#### [Task directions]
Using the listing below, copy exactly the lines from the one containing "# Fasteners" to the one containing "in imported if", both lines included, and no others.

[Modeling code records]
---+---
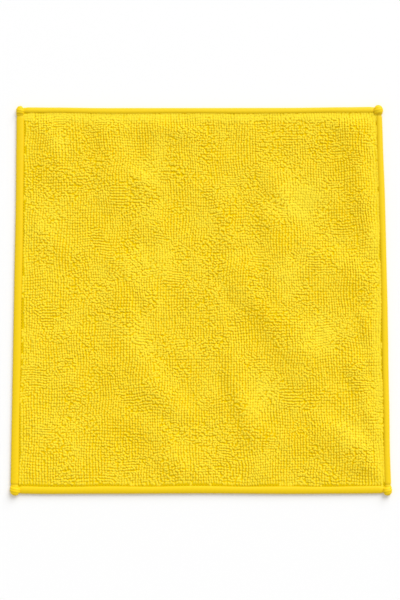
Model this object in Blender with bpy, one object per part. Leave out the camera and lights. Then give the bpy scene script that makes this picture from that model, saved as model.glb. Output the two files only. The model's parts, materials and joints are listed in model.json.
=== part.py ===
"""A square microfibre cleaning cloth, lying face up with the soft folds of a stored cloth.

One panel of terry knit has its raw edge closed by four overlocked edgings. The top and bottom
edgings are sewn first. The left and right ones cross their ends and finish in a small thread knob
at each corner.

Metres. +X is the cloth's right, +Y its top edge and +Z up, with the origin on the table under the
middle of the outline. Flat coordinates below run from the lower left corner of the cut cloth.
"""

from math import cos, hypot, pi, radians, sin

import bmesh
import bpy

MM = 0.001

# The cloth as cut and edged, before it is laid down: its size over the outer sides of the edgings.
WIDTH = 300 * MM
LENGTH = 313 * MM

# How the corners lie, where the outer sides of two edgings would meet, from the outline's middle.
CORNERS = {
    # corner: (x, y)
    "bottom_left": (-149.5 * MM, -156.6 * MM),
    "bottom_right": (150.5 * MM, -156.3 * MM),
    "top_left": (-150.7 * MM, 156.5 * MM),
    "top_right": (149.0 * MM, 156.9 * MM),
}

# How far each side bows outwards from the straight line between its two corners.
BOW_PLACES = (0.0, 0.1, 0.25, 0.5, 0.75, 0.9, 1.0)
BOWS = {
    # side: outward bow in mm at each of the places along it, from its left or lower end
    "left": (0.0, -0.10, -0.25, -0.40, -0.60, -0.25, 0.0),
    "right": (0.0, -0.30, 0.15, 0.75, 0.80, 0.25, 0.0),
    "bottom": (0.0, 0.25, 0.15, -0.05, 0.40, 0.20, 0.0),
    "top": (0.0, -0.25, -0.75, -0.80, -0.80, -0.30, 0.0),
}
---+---
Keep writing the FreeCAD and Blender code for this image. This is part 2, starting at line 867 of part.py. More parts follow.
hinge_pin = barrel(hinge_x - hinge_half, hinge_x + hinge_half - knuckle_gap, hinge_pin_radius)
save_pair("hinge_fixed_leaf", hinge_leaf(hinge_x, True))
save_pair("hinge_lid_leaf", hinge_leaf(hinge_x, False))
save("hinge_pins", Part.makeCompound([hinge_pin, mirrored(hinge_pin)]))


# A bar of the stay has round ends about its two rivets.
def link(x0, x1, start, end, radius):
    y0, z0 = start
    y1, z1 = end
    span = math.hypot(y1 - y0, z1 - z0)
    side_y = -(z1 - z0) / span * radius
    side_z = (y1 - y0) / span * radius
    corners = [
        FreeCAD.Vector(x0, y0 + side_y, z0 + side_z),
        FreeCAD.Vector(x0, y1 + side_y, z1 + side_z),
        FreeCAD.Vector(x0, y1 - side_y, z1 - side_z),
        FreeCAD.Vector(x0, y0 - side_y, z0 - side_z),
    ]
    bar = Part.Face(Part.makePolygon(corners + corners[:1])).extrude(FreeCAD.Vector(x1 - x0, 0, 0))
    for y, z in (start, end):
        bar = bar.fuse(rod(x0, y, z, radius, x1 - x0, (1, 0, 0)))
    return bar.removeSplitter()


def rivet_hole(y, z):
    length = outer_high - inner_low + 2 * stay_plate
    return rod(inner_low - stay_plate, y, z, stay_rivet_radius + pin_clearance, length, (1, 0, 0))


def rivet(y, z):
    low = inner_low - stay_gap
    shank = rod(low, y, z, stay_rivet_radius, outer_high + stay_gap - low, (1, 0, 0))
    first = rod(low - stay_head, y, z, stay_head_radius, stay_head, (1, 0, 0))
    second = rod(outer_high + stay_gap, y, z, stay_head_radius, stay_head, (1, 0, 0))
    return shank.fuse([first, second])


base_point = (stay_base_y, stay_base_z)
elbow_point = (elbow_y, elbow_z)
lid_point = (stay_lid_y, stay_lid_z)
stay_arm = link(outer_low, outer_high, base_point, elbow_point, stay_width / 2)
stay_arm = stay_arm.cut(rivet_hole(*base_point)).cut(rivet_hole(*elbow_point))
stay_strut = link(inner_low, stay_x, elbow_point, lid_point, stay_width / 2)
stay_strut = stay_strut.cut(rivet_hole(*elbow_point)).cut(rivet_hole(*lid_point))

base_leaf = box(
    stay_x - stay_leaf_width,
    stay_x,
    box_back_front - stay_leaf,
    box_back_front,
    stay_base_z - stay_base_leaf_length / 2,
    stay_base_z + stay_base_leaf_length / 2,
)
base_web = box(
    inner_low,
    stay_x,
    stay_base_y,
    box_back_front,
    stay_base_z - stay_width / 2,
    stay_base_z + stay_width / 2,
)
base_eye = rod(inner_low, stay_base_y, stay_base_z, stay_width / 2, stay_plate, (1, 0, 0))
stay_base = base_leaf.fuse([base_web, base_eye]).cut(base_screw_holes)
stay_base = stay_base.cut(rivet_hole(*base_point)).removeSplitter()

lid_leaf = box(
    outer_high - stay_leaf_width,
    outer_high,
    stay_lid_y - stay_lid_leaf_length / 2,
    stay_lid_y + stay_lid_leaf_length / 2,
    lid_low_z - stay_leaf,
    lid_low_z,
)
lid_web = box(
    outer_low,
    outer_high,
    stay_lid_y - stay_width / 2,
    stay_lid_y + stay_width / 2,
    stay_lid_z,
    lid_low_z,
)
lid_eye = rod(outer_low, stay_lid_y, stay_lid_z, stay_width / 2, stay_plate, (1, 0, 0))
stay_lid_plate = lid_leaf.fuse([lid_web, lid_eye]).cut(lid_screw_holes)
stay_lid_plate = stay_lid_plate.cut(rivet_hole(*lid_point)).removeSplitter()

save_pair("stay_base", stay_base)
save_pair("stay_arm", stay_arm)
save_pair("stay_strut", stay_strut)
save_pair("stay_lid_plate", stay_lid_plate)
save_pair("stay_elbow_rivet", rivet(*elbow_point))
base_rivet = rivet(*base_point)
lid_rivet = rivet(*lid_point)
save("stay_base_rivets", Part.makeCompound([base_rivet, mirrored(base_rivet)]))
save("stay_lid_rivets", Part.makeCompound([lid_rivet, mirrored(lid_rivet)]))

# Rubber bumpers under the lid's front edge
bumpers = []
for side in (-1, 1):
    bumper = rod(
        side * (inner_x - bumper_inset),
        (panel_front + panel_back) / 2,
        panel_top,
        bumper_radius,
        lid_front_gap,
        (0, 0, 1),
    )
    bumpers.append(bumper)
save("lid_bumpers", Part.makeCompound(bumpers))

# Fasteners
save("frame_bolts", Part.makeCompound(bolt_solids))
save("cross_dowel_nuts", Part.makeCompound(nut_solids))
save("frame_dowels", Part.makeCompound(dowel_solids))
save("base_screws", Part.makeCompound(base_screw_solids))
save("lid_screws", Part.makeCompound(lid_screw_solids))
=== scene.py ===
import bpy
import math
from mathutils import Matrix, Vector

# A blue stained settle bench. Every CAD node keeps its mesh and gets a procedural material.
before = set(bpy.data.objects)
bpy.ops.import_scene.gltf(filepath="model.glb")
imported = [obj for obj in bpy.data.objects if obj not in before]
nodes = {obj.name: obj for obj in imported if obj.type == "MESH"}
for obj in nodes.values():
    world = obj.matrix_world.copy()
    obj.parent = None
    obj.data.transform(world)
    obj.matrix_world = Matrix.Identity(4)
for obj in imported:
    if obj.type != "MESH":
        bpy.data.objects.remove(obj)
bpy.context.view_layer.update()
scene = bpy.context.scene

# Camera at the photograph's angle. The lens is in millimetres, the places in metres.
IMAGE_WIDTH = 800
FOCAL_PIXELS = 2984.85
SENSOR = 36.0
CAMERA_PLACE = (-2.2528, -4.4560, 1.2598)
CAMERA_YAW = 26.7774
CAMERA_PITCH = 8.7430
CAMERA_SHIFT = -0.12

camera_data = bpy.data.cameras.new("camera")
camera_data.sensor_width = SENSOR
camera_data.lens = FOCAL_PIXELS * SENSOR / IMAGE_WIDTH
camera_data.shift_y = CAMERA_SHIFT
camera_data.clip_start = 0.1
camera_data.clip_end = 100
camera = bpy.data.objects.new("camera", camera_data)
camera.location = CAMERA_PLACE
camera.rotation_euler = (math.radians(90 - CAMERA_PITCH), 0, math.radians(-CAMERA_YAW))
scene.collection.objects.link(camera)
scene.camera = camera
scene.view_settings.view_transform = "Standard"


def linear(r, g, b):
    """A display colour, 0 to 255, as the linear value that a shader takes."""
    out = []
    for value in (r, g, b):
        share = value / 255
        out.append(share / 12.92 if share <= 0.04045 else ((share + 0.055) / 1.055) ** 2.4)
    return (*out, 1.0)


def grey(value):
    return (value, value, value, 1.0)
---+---
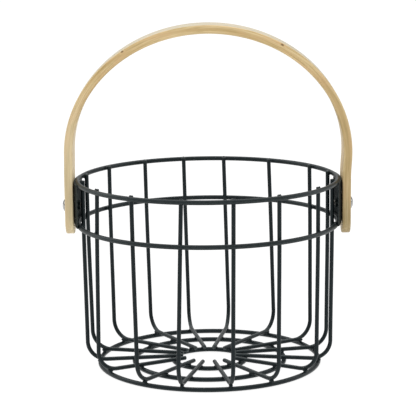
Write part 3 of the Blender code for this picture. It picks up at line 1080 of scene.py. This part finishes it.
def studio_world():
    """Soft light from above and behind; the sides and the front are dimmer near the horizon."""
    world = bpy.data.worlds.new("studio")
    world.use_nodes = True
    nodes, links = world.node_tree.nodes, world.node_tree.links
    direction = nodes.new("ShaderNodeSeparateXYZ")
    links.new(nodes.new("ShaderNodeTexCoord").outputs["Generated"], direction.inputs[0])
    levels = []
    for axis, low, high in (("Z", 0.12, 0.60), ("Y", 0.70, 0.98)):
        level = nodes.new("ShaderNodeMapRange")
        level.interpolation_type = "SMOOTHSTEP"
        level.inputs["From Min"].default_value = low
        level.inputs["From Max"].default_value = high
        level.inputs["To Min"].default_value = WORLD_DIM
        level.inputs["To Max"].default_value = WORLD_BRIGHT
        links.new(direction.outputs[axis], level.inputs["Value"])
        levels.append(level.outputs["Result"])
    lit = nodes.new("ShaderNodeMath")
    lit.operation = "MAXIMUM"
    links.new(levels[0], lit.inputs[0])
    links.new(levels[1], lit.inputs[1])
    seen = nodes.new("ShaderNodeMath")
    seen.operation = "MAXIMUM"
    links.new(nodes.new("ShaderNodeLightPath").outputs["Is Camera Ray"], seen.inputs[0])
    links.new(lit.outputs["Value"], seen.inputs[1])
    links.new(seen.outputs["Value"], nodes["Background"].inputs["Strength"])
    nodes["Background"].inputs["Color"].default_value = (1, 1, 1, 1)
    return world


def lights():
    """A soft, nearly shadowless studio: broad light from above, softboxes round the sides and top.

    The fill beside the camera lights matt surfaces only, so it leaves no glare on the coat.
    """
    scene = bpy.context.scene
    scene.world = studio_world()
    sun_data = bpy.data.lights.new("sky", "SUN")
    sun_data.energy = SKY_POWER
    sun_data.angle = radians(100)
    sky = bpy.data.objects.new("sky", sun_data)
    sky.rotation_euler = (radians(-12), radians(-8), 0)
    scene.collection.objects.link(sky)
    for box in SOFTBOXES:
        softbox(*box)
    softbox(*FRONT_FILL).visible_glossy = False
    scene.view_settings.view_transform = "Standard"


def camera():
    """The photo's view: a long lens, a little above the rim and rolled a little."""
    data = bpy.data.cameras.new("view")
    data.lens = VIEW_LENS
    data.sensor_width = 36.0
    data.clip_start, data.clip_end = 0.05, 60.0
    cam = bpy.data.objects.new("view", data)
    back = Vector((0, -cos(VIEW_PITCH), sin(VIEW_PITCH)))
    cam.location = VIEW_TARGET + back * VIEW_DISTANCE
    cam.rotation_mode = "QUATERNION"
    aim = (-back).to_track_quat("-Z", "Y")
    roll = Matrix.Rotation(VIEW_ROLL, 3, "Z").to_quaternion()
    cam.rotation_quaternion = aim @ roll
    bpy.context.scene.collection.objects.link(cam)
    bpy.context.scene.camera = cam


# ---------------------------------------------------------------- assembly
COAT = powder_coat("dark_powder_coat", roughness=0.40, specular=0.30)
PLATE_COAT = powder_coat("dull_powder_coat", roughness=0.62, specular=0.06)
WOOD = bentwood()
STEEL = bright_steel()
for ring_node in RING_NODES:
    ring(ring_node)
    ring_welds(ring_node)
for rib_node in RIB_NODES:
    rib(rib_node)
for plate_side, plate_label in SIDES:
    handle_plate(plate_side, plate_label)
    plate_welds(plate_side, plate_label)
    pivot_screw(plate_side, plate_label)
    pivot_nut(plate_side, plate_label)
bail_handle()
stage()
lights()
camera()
---+---
#### [Answer to the exercise]
# Fasteners
save("frame_bolts", Part.makeCompound(bolt_solids))
save("cross_dowel_nuts", Part.makeCompound(nut_solids))
save("frame_dowels", Part.makeCompound(dowel_solids))
save("base_screws", Part.makeCompound(base_screw_solids))
save("lid_screws", Part.makeCompound(lid_screw_solids))
=== scene.py ===
import bpy
import math
from mathutils import Matrix, Vector

# A blue stained settle bench. Every CAD node keeps its mesh and gets a procedural material.
before = set(bpy.data.objects)
bpy.ops.import_scene.gltf(filepath="model.glb")
imported = [obj for obj in bpy.data.objects if obj not in before]
nodes = {obj.name: obj for obj in imported if obj.type == "MESH"}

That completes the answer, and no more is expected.